Lehmers method is as follows. ^[5] For a given complex polynomial ${\displaystyle p}$ , with the Schur-Cohn test a circular disk can be found large enough to contain all roots of ${\displaystyle p}$ . Next this disk can be covered with a set of overlapping smaller disks, one of them placed concentrically and the remaining ones evenly spread over the annulus yet to be covered. From this set, using the test again, disks containing no root of ${\displaystyle p}$  can be removed.

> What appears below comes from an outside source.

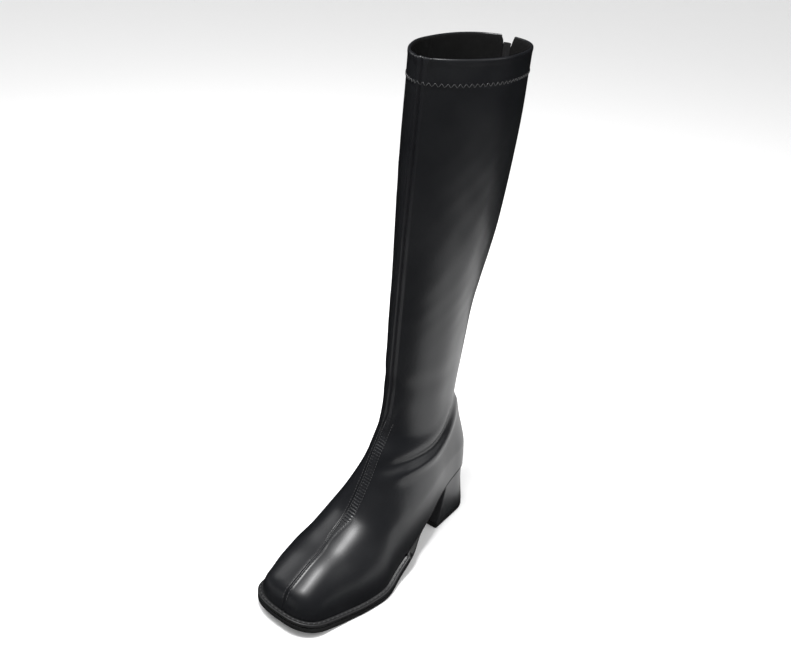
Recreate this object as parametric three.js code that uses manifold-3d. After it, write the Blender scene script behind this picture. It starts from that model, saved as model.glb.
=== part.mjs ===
// Knee-high boot with a square toe and a block heel, for the left foot.
// Millimetres. +Z up, the toe points to -Y, the outer side is +X.
// The origin is the centre of the heel's bottom face.
import * as THREE from 'three';
import { mergeVertices } from 'three/addons/utils/BufferGeometryUtils.js';
import Module from 'manifold-3d';

// Foot
const LAST_LENGTH = 242;        // heel's back to toe, at the upper's lower edge
const BALL_WIDTH = 85;
const HEEL_RISE = 54.5;         // ground to the foot's seat at the back
const INSTEP_HEIGHT = 92;       // vamp's line above the sole, where rise is 1
const TOE_SPRING = 7.5;
const SOLE_THICKNESS = 9;       // ground to the upper's lower edge at the ball
const HEEL_CAP = 30;            // length over which the outline rounds at the back
const TOE_CAP = 20;             // the same at the toe
const TOE_POWER = 2.7;          // 2 is round, larger is squarer

// Shaft
const BOOT_HEIGHT = 447.5;
const COLLAR_DEPTH = 120;
const COLLAR_BREADTH = 79;
const COLLAR_MIDDLE = 56;       // forward of the heel's back
const COLLAR_SIDE = 3.2;        // the collar leans this far to the outer side
const ANKLE_DEPTH = 84;
const ANKLE_BREADTH = 52.5;
const ANKLE_MIDDLE = 69;
const ANKLE_HEIGHT = 155;
const FRONT_POWER = 1.7;        // shaft's section towards the shin: 2 is an ellipse, less is pointed
const CALF_POWER = 2.3;         // the same towards the calf
const WALL = 2;
const HEM_DEPTH = 20;
const HEM_EXTRA = 0.7;          // step of the hem over the wall
const SEAM_RAISE = 0.8;
const GAP = 0.3;                // between pieces
const EDGE_GAP = 0.4;           // under the upper's edge
const PLATE_GAP = 0.5;          // between the flat pieces of the sole

// Sole
const WELT_THICKNESS = 3.5;
const WELT_MARGIN = 4.2;        // past the upper
const WELT_UNDER = 4.5;         // under the upper
const WAIST_THICKNESS = 3.2;
const TREAD_WEAR = 0.8;         // taken off the forefoot's tread to leave a flat spot
const WELT_END = 0.50;          // share of the last's length where the welt stops
const INSOLE_THICKNESS = 3;

// Heel
const HEEL_BACK = -2.4;         // of the heel's foot, forward of the last's back
const HEEL_FRONT = 58;
const HEEL_HALF = 30.3;
const HEEL_TOP_FRONT = 48.2;
const HEEL_TOP_INSET = 0.6;
const TOP_PIECE = 4;

// Zip
const SLOT_WIDTH = 7;
const SLOT_FOOT = 92;           // height of the slot's lower end
const NOTCH_WIDTH = 12;
const NOTCH_DEPTH = 12;
const SLIDER_HEIGHT = 428.5;    // of the slider's middle
const SLIDER_LENGTH = 11;
const SLIDER_WIDTH = 6.4;
const SLIDER_PLATE = 1.1;       // thickness of the slider's plate
const SLIDER_STAND = 0.2;       // of that plate over the leather
const ARCH_WIDTH = 2;           // the arch that holds the pull
const ARCH_LENGTH = 7.6;
const ARCH_BAR = 1;
const ARCH_HOLE_LENGTH = 4.8;
const ARCH_HOLE_DEPTH = 2.7;
const PULL_LENGTH = 44;
const PULL_WIDTH = 7;
const PULL_THICKNESS = 1.5;
const PULL_PIN = 1.5;           // bar of the pull inside the arch
const PULL_WINDOW_WIDTH = 3.4;
const PULL_WINDOW_LENGTH = 4.6;

const HEEL_MIDDLE = (HEEL_BACK + HEEL_FRONT) / 2;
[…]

With each of the remaining disks this procedure of covering and removal can be repeated and so any number of times, resulting in a set of arbitrarily small disks that together contain all roots of ${\displaystyle p}$ .

The merits of the method are that it consists of repetition of a single procedure and that all roots are found simultaneously, whether they are real or complex, single, multiple or clustered. Also deflation, i.e. removal of roots already found, is not needed and every test starts with the full-precision, original polynomial. And, remarkably, this polynomial has never to be evaluated.

However, the smaller the disks become, the more the coefficients of the corresponding 'scaled' polynomials will differ in relative magnitude. This may cause overflow or underflow of computer computations, thus limiting the radii of the disks from below and thereby the precision of the computed roots. ^[2] .^[6] To avoid extreme scaling, or just for the sake of efficiency, one may start with testing a number of concentric disks for the number of included roots and thus reduce the region where roots occur to a number of narrow , concentric annuli. Repeating this procedure with another centre and combining the results, the said region becomes the union of intersections of such annuli. ^[7] Finally, when a small disk is found that contains a single root, that root may be further approximated using other methods, e.g. Newton's method.